Namibia's long term connection with Germany is evident everywhere. Look at the street names here.
Filling the torch on route. This Peace Torch was made by our friend Udar in North America and I have to say that it is the best that I have ever seen. Ultralight and long burning.
Yes flowers do grow in the desert - these were in a garden at a school.
We arrived at Emma Hoogenhout English Primary School, our last appointment for he day.
We talked to some of Grade 1, 2 and 3 students who were very well behaved.
Penny's attentive audience who were trying to guess where she was from.
Thanks to these kids for helping hold the Peace Run Banner
Feeling peace in the heart!
Andrew Poolman of the Republikein newspaper met with us briefly in the afternoon after the run.

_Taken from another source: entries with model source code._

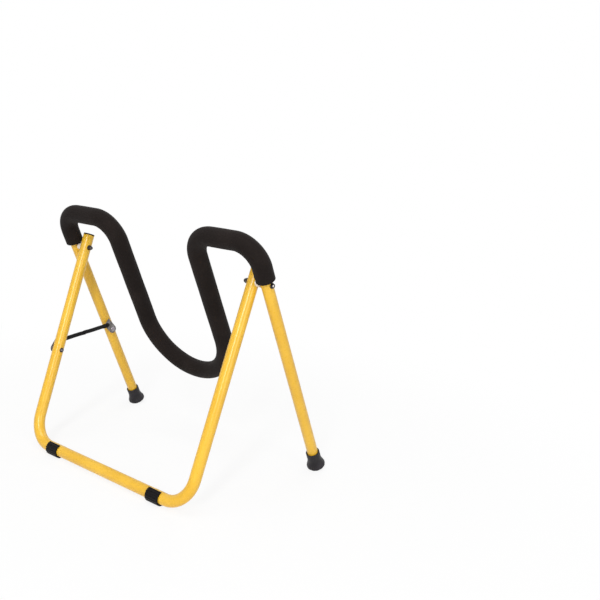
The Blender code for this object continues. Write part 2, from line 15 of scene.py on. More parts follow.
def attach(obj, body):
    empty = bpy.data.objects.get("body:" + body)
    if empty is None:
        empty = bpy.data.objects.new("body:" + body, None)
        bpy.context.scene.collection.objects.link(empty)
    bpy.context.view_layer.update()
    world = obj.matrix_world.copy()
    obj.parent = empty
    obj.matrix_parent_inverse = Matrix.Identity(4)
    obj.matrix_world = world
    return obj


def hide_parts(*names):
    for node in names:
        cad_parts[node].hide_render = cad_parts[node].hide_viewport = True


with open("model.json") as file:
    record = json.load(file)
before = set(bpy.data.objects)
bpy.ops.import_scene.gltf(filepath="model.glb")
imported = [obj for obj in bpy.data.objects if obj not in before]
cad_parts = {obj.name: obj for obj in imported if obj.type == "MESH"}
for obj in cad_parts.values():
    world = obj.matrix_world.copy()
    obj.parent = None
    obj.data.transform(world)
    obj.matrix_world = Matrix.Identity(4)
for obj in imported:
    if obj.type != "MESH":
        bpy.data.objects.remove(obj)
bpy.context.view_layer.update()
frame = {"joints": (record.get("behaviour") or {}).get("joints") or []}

FULL_TURN = 2 * math.pi
HALF_TURN = math.pi
QUARTER = math.pi / 2

# Places of the hinges, which give the lean of each frame
places = {joint["name"]: Vector(joint["pos_m"]) for joint in frame["joints"]}
PIVOT = places["fold"]
FRONT = places["front_link_swing"]
REAR = places["rear_link_swing"]
STAY_PIVOT_FORWARD = 0.0114
LINK_PIVOT_REACH = math.hypot(PIVOT.y - FRONT.y, PIVOT.z - FRONT.z)
LINK_PIVOT_OFFSET = math.asin(STAY_PIVOT_FORWARD / LINK_PIVOT_REACH)
BASE_LEAN = math.atan2(PIVOT.y - FRONT.y, PIVOT.z - FRONT.z) + LINK_PIVOT_OFFSET
SADDLE_LEAN = math.atan2(REAR.y - PIVOT.y, PIVOT.z - REAR.z) + LINK_PIVOT_OFFSET
BASE_PLANE = Matrix.Translation(PIVOT) @ Matrix.Rotation(-BASE_LEAN, 4, "X")
SADDLE_PLANE = Matrix.Translation(PIVOT) @ Matrix.Rotation(SADDLE_LEAN, 4, "X")

# Gap between pieces that touch or fit together, and how close two places count as one
FIT_GAP = 0.0003
SAME_PLACE = 0.00003

# How finely round shapes are cut up, and from what angle an edge stays sharp
ROUNDING_STEP = math.radians(18)
DOME_STEPS = 10
SMOOTH_ANGLE = math.radians(35)
BEVEL_ANGLE = math.radians(40)
BEVEL_SEGMENTS = 2

# Tube of both frames
TUBE_RADIUS = 0.0127
TUBE_WALL = 0.0015
TUBE_EDGE = 0.0003
TUBE_SIDES = 48
BEND_STEP = math.radians(4)

# Base frame
BASE_DROP = 0.473
ARM_SPACING_AT_BAR = 0.501
ARM_ABOVE_PIVOT = 0.030
BASE_CORNER_RADIUS = 0.062

# Saddle frame
LEG_DROP = 0.506
LEG_SPACING_AT_PIVOT = 0.597
LEG_SPACING_AT_SOLE = 0.6186
LOOP_RISE = 0.093
LOOP_RADIUS = 0.055
CRADLE_WIDTH = 0.248
CRADLE_DROP = 0.303

# Foam sleeve
FOAM_RADIUS = 0.0207
FOAM_ABOVE_PIVOT = 0.010
FOAM_EDGE = 0.0016
FOAM_STATION = 0.004
FOAM_SIDES = 56
FOAM_SWELL = 0.0003
FOAM_SWELL_PER_METRE = 26
FOAM_PUCKER = 0.00035
FOAM_PUCKER_PITCH = 0.0075

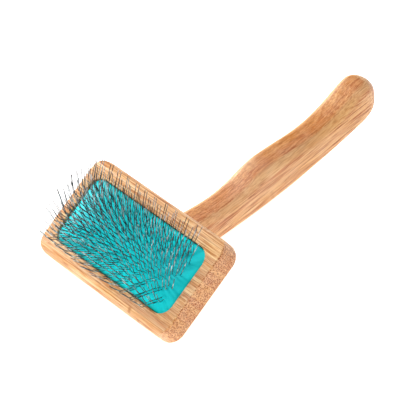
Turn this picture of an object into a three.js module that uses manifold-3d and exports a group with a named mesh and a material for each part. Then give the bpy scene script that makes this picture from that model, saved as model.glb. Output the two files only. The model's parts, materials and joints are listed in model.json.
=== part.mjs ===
// Slicker brush: a bamboo head and handle, with a sprung cushion of bent wire pins.
// Millimetres. Each piece is laid out in the head's own axes: X along the head, Y from
// its lower long edge towards the handle, Z out of the pin face, with z = 0 on the face.
// At the end the whole brush is tipped to lie on its back, as it does on a table.
import * as THREE from 'three';
import { mergeVertices } from 'three/addons/utils/BufferGeometryUtils.js';
import Module from 'manifold-3d';

// ---- head block
const HEAD_LENGTH = 122;
const HEAD_WIDTH = 70;
const HEAD_THICKNESS = 18;
const HEAD_CORNER_R = 10; // seen from the front
const SIDE_ROUND = 6; // the round along the front of the two long sides
const END_ROUND = 1.2; // and along the front of the ends
const BACK_ROUND = 2.5; // and all round the back
const RIM_SIDE = 11; // wood left beside the recess along the long sides
const RIM_END = 7.5; // and at its ends
const RECESS_DEPTH = 10;
const RECESS_CORNER_R = 9;

// ---- cushion
const CUSHION_GAP = 0.5; // all round, between the rubber and the recess wall
const FACING_THICKNESS = 2;
const FACING_EDGE_DROP = 1.5; // the rubber's edge lies this far below the face
const DOME_RISE = 8; // from that edge to the middle of the dome
const CUSHION_TRAVEL = 2.5;
const FOAM_GAP = 0.4; // all round the foam

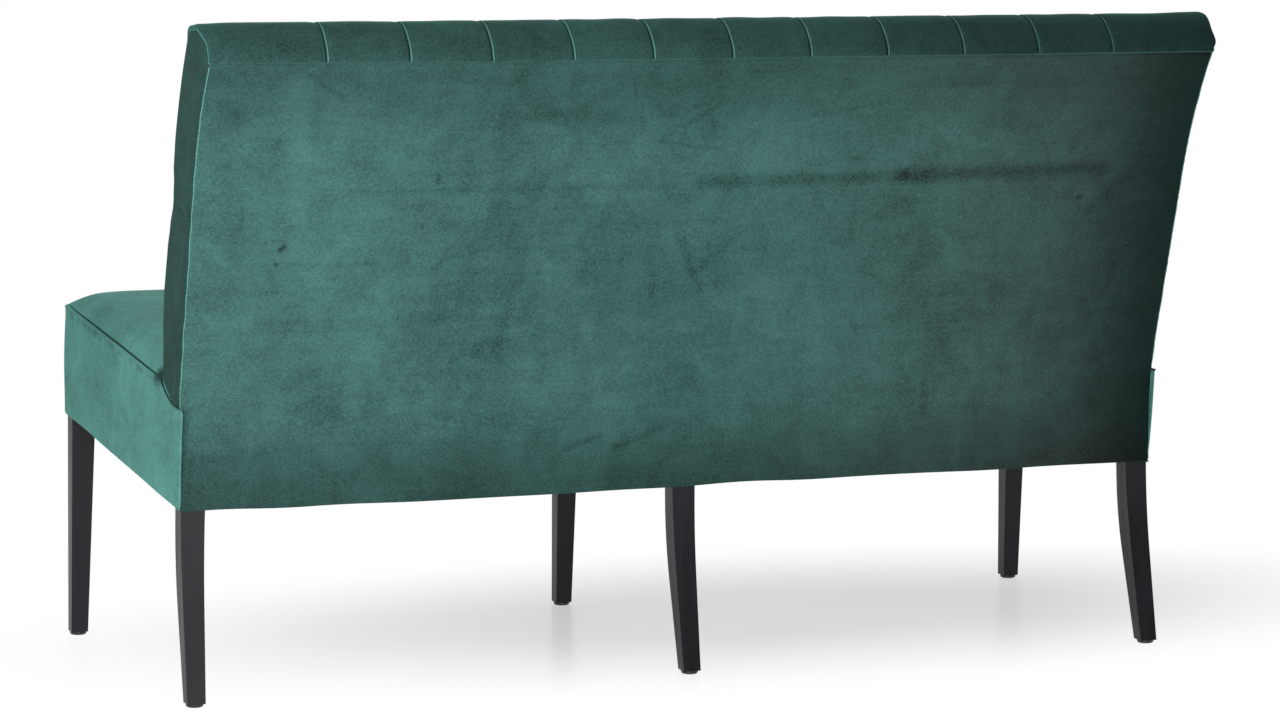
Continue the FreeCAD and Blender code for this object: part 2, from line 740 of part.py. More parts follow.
def station(base, outer, values):
    """One closed section: base and outer are (y, z), heights run from base towards outer."""
    half_gap, inside, fold, between, edge = values
    start = Vector(0, base[0], base[1])
    rise = (Vector(0, outer[0], outer[1]) - start).normalize()

    def place(x, height):
        return start + Vector(x, 0, 0) + rise * height

    stops = [(-half_rear, edge)]
    for x in row_places(upper_row_count):
        for side in (-1, 1):
            stops.append((x + side * half_gap, fold))
    stops.append((half_rear, edge))
    edges = []
    for index, ((x0, h0), (x1, h1)) in enumerate(zip(stops, stops[1:])):
        inner = index % 2 == 1
        height = inside if inner else between
        if index in (0, len(stops) - 2):
            height = max(between, (h0 + h1) / 2)
        height = max(height, (h0 + h1) / 2 + pad_bow)
        edges.append(arc(place(x0, h0), place((x0 + x1) / 2, height), place(x1, h1)))
    edges.append(line(place(half_rear, edge), place(half_rear, 0)))
    edges.append(line(place(half_rear, 0), place(-half_rear, 0)))
    edges.append(line(place(-half_rear, 0), place(-half_rear, edge)))
    return Part.Wire(edges)


def front_station(s, values):
    return station(back_point(s, pad_base), back_point(s, pad_crest), values)


lower_row_s = middle_row_s - row_pitch
upper_row_s = middle_row_s + row_pitch
foot_y, _, foot_angle = back_frame(back_bottom_s)
pad_foot_height = (foot_y - pad_front_y) / math.cos(foot_angle) - pad_base
stations = [
    front_station(back_bottom_s, pleat_section(pad_foot_height, foot_dip)),
    front_station(pad_waist_s, pleat_section(pad_waist_height, waist_dip)),
    front_station(pad_belly_s, pleat_section(pad_belly_height, belly_dip)),
    front_station(lower_row_s, row_section),
    front_station(lower_row_s + row_pitch / 2, halfway_section),
    front_station(middle_row_s, cross_section),
    front_station(middle_row_s + row_pitch / 2, halfway_section),
    front_station(upper_row_s, row_section),
    front_station(upper_row_s + pad_neck_rise, pleat_section(pad_neck_height, neck_dip)),
    front_station(rail_head_s - pad_brow_drop, pleat_section(pad_brow_height, brow_dip)),
]


# The top is a roll. Its circle starts at the brow, flush with it, and ends at the rear seam.
roll_foremost = -back_foam_thickness - pad_brow_height
roll_run = top_run + roll_overhang - roll_foremost
roll_rise = rail_drop - top_rail_thickness + roll_seam_rise + roll_centre_drop
roll_radius = (roll_run ** 2 + roll_rise ** 2) / (2 * roll_run)
roll_centre = roll_foremost + roll_radius
roll_turn = math.pi - math.atan2(roll_rise, roll_run - roll_radius)


def roll_station(turn_share, base_behind, base_above, dip):
    turn = turn_share * roll_turn
    base = head_point(base_behind, base_above)
    outer = head_point(roll_centre - roll_radius * math.cos(turn),
                       roll_radius * math.sin(turn) - roll_centre_drop)
    return station((base.y, base.z), (outer.y, outer.z), pleat_section((outer - base).Length, dip))


stations.append(roll_station(0, -back_foam_thickness, -roll_centre_drop, roll_dip))
for quarter_share in (0.25, 0.5, 0.75, 1):
    angle = math.pi / 2 * quarter_share
    stations.append(roll_station(roll_corner_share * quarter_share, -back_foam_thickness * math.cos(angle),
                                 back_foam_thickness * math.sin(angle), roll_dip))
for top_share in (0.25, 0.5, 0.75, 1):
    stations.append(roll_station(roll_corner_share + (1 - roll_corner_share) * top_share,
                                 (top_run - stile_rear) * top_share, back_foam_thickness, seam_dip))
back_space = solid_from(side_outline(-plenty, slip), Vector(2 * plenty, 0, 0))
tufted = Part.makeLoft(stations, True, True).cut(back_space)
tufted = tufted.cut(through_holes(button_radius + slip, pad_base + floor_height, pad_crest + overrun))
back_tufted_cover = tufted.cut(through_holes(twine_hole, pad_base - overrun, pad_crest + overrun))

# Covered buttons and the twines that pull them in

button_profile = [
    (0, 0), (button_foot * 2, 0), (button_foot * 2, button_foot),
    (button_radius - button_foot, button_foot), (button_radius, button_foot * 2),
    (button_radius * dome_radius_share, button_height * dome_height_share),
    (button_radius * crown_radius_share, button_height * crown_height_share), (0, button_height)]
button_base = pad_base + floor_height + button_lift
rows = {}
twines = []
knot_pockets = through_holes(knot_radius + slip, stile_front - knot_height - slip, stile_front)
rear_leg_middle = rear_leg_middle.cut(knot_pockets)
for name, (s, count) in button_rows.items():
    buttons = []
    for x in row_places(count):
        axis = button_axis(s)
        foot = at_x(x, back_point(s, button_base))
        buttons.append(turned(button_profile, foot, axis))
        knot_start = at_x(x, back_point(s, stile_front - knot_height - hole_clearance))
        reach = button_base - stile_front + knot_height + hole_clearance
        twine_profile = [(0, 0), (knot_radius, 0), (knot_radius, knot_height),
                         (twine_radius, knot_height), (twine_radius, reach), (0, reach)]
        twines.append(turned(twine_profile, knot_start, axis))
    rows[name] = group(buttons)
button_twines = group(twines)

# Seat: a crowned block lofted from end to end and a box below it, both with rounded front corners

corner_steps = 4             # flat strips round a corner of the crowned block
crown_run_shares = (0.12, 0.22, 0.4, 0.7)


def crown_share(distance):
    """Share of the full crown that is reached at a distance from the end of the seat."""
    return 1 - (1 - min(distance / crown_run, 1)) ** crown_power


def seat_section(side, distance, corner_cut, inset, base, u_rear):
    """Closed section along u at a distance from one end, shortened by corner_cut at its front."""
    u_front = seat_box_depth - inset - corner_cut
    u_roll = u_front - front_roll_depth
    share = side * (1 - distance / (half_front - inset))
    seam = seat_box_height - inset
    full = seat_crown * crown_share(distance)

    def place(u, w):
        return Vector(share * (half_width(u) - inset), -u, w)

    front_seam = place(u_front, seam)
    roll_mid = place(u_front - front_roll_depth * roll_reach_share,
                     seam + full * roll_rise_share + least_bow)
    roll_top = place(u_roll, seam + full * front_roll_share + least_bow)
    middle_top = place(u_roll / 2, seam + full + 2 * least_bow)
    w_rear = seam + full * crown_rear_share + least_bow
    edges = [arc(front_seam, roll_mid, roll_top), arc(roll_top, middle_top, place(0, w_rear))]
    corners = [place(0, w_rear), place(u_rear, w_rear), place(u_rear, base), place(u_front, base),
               front_seam]
    edges += [line(a, b) for a, b in zip(corners, corners[1:])]
    return Part.Wire(edges)


def seat_block(inset, base, u_rear):
    radius = seat_corner_radius - inset
    places = []
    for step in range(corner_steps + 1):
        turn = math.radians(90 * step / corner_steps)
        places.append((radius * (1 - math.cos(turn)), radius * (1 - math.sin(turn))))
    places += [(crown_run * share, 0.0) for share in crown_run_shares]
    ends = [(-1, distance, corner_cut) for distance, corner_cut in places]
    ends.append((1, half_front - inset, 0.0))
    ends += [(1, distance, corner_cut) for distance, corner_cut in reversed(places)]
    sections = [seat_section(*end, inset, base, u_rear) for end in ends]
    return into_seat(Part.makeLoft(sections, True, True))


def seat_box(inset, low, high, u_rear):
    corners = [(-1, u_rear), (-1, seat_box_depth - inset), (1, seat_box_depth - inset), (1, u_rear)]
    points = [Vector(side * (half_width(u) - inset), -u, low) for side, u in corners]
    radius = seat_corner_radius - inset
    plan = rounded_chain(points, [radius, radius])
    plan.append(line(points[-1], points[0]))
    return into_seat(solid_from(plan, Vector(0, 0, high - low)))


lap_height = seat_box_height - seam_lap
border = seat_box(0.0, 0.0, lap_height, -overrun)
border = border.cut(seat_box(cover_thickness, hem_thickness, lap_height + overrun, -2 * overrun))
top_shell = seat_block(0.0, lap_height, -overrun)
top_shell = top_shell.cut(seat_block(cover_thickness, lap_height - overrun, -2 * overrun))
hem_front = seat_box_depth - hem_width
inside_hem = plan_prism([
    (-end_line(-overrun, hem_width), -overrun), (end_line(-overrun, hem_width), -overrun),
    (end_line(hem_front, hem_width), hem_front), (-end_line(hem_front, hem_width), hem_front)],
    -overrun, hem_thickness + overrun / 2)
front_of_pad = pad_front_y - slip
pad_foot_rear = back_point(back_bottom_s - slip, board_front)
pad_foot_front = back_point(back_bottom_s - slip, pad_base + pad_foot_height + slip)
pad_foot_room = solid_from(polygon_edges([
    at_x(-plenty, pad_foot_rear), at_x(-plenty, pad_foot_front),
    Vector(-plenty, pad_foot_front[0], plenty), Vector(-plenty, pad_foot_rear[0], plenty)]),
    Vector(2 * plenty, 0, 0))
behind_pad = Part.makeBox(2 * plenty, plenty, plenty, Vector(-plenty, front_of_pad, 0))
behind_cover = Part.makeBox(2 * plenty, plenty, plenty,
                            Vector(-plenty, rear_face_y - outside_cover_thickness - slip, 0))
leg_room = group([front_leg_left, mirrored(front_leg_left), front_leg_middle,
                  rear_leg_left, mirrored(rear_leg_left), rear_leg_middle])


seat_border_cover = border.cut(inside_hem).cut(back_space).cut(behind_cover)
seat_border_cover = seat_border_cover.cut(leg_room).cut(pad_foot_room)
seat_top_cover = top_shell.cut(behind_pad)

# Foam, webbing and dust cover

foam_base = rail_top + 2 * strap_thickness + slip
seat_foam = seat_block(cover_thickness + 2 * slip, foam_base, -overrun)
seat_foam = seat_foam.cut(behind_pad)


def strap(corners, level):
    return plan_prism(corners, level, level + strap_thickness)


cross_pitch = (rear_leg_inner - leg_width / 2) / cross_straps_per_half
cross_u_low = (rear_face_y - rear_rail_y + rail_top * tilt_sin) / tilt_cos
cross = []
for index in range(cross_straps_per_half):
    x = leg_width / 2 + cross_pitch * (index + 0.5)
    near, far = x - strap_width / 2, x + strap_width / 2
    cross.append(strap([(near, cross_u_low), (far, cross_u_low), (far, rail_u_front), (near, rail_u_front)],
                       rail_top))
seat_webbing_cross = group(cross + [mirrored(s) for s in cross])
long_pitch = (rail_u_rear - end_u_low - 2 * strap_width) / long_straps
lengths = []
for index in range(long_straps):
    u = end_u_low + 2 * strap_width + long_pitch * (index + 0.5)
    rear, front = u - strap_width / 2, u + strap_width / 2
    lengths.append(strap([(-end_line(rear, end_outer), rear), (end_line(rear, end_outer), rear),
                          (end_line(front, end_outer), front), (-end_line(front, end_outer), front)],
                         rail_top + strap_thickness))
seat_webbing_long = group(lengths)
underside_cover = plan_prism([
    (-end_line(dust_cover_inset, dust_cover_inset), dust_cover_inset),
    (end_line(dust_cover_inset, dust_cover_inset), dust_cover_inset),
    (end_line(seat_box_depth - dust_cover_inset, dust_cover_inset), seat_box_depth - dust_cover_inset),
    (-end_line(seat_box_depth - dust_cover_inset, dust_cover_inset), seat_box_depth - dust_cover_inset)],
    -dust_cover_thickness - hole_clearance, -hole_clearance)
underside_cover = underside_cover.cut(leg_room)

# Holes for dowels, screws and nails

wood_cutters = group(frame_dowels.Solids + corner_block_screws.Solids + top_screws + nails)


def drilled(shape):
    return shape.cut(wood_cutters)


pieces = {
    "front_leg_left": drilled(front_leg_left),
    "front_leg_middle": drilled(front_leg_middle),
    "front_leg_right": drilled(mirrored(front_leg_left)),
    "rear_leg_left": drilled(rear_leg_left),
    "rear_leg_middle": drilled(rear_leg_middle),
    "rear_leg_right": drilled(mirrored(rear_leg_left)),
    "front_rail_left": drilled(front_rail_left),
    "front_rail_right": drilled(mirrored(front_rail_left)),
    "rear_rail_left": drilled(rear_rail_left),
    "rear_rail_right": drilled(mirrored(rear_rail_left)),
    "end_rail_left": drilled(end_rail_left),
    "end_rail_right": drilled(mirrored(end_rail_left)),
    "middle_cross_rail": drilled(middle_cross_rail),
    "back_lower_rail_left": drilled(back_lower_rail_left),
    "back_lower_rail_right": drilled(mirrored(back_lower_rail_left)),
    "back_top_rail": drilled(back_top_rail),
    "frame_dowels": frame_dowels,
    "corner_blocks": corner_blocks,
    "corner_block_screws": corner_block_screws,
    "top_rail_screws": top_rail_screws,
    "glide_nails": glide_nails,
    "back_board": back_board,
    "back_foam": back_foam,
    "back_tufted_cover": back_tufted_cover,
    "buttons_upper_row": rows["upper"],
    "buttons_middle_row": rows["middle"],
    "buttons_lower_row": rows["lower"],
    "button_twines": button_twines,
    "back_side_cover_left": back_side_cover_left,
    "back_side_cover_right": mirrored(back_side_cover_left),
    "outside_back_cover": outside_back_cover,
    "outside_back_lining": outside_back_lining,
    "back_tack_strip": back_tack_strip,
    "seat_webbing_cross": seat_webbing_cross,
    "seat_webbing_long": seat_webbing_long,
    "seat_foam": seat_foam,
    "seat_top_cover": seat_top_cover,
    "seat_border_cover": seat_border_cover,
    "underside_cover": underside_cover,
}
for place, (x, y) in feet.items():
    pieces["glide_" + place] = glide(x, y).cut(group(nails))

whole = Part.makeCompound(list(pieces.values())).BoundBox
centre_y = (whole.YMin + whole.YMax) / 2
for name, shape in pieces.items():
    shape.translate(Vector(0, -centre_y, 0))
    shape.exportStep("parts/" + name + ".step")
    print(name, len(shape.Solids), round(shape.Volume), shape.isValid())
print("size", round(whole.XLength, 1), round(whole.YLength, 1), round(whole.ZLength, 1))
print("centre y", round(centre_y, 2))
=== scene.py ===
import json
import math
from collections import namedtuple

import bpy
import numpy as np
from mathutils import Matrix, Vector


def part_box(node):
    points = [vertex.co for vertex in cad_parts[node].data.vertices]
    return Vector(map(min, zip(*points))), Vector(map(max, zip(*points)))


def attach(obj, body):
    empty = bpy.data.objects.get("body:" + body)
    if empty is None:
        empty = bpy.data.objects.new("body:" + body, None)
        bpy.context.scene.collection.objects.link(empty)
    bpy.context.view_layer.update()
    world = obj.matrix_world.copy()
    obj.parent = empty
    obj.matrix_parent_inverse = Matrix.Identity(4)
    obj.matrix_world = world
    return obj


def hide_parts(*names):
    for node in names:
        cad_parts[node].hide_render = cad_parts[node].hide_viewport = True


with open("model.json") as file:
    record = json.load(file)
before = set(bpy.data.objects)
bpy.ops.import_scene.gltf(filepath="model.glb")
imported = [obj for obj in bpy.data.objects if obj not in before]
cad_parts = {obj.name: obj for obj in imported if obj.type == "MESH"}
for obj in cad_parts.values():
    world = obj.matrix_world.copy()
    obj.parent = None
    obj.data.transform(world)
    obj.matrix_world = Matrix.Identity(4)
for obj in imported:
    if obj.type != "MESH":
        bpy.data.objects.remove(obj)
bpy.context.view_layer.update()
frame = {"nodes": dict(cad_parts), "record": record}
scene = bpy.context.scene
nodes = frame["nodes"]

# Everything is in metres. +X is the sitter's left, +Y the rear, +Z up.

mm = 0.001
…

He is one of the top sports reporters in Namibia. He published a beautiful front page story in the Republikein newspaper the next day.
Here Helge Schutz from the Namibian holds the torch with a collegue. Helge was kind enough to write an excellent and informative article on the Peace Run.
The sun sets over the desert as we drive to Swakopmund - what an unforgettable day we had had. I felt like we had seen and experienced the best of this beautiful land and asked myself why I had taken so long to visit having lived in Southern Africa my whole life!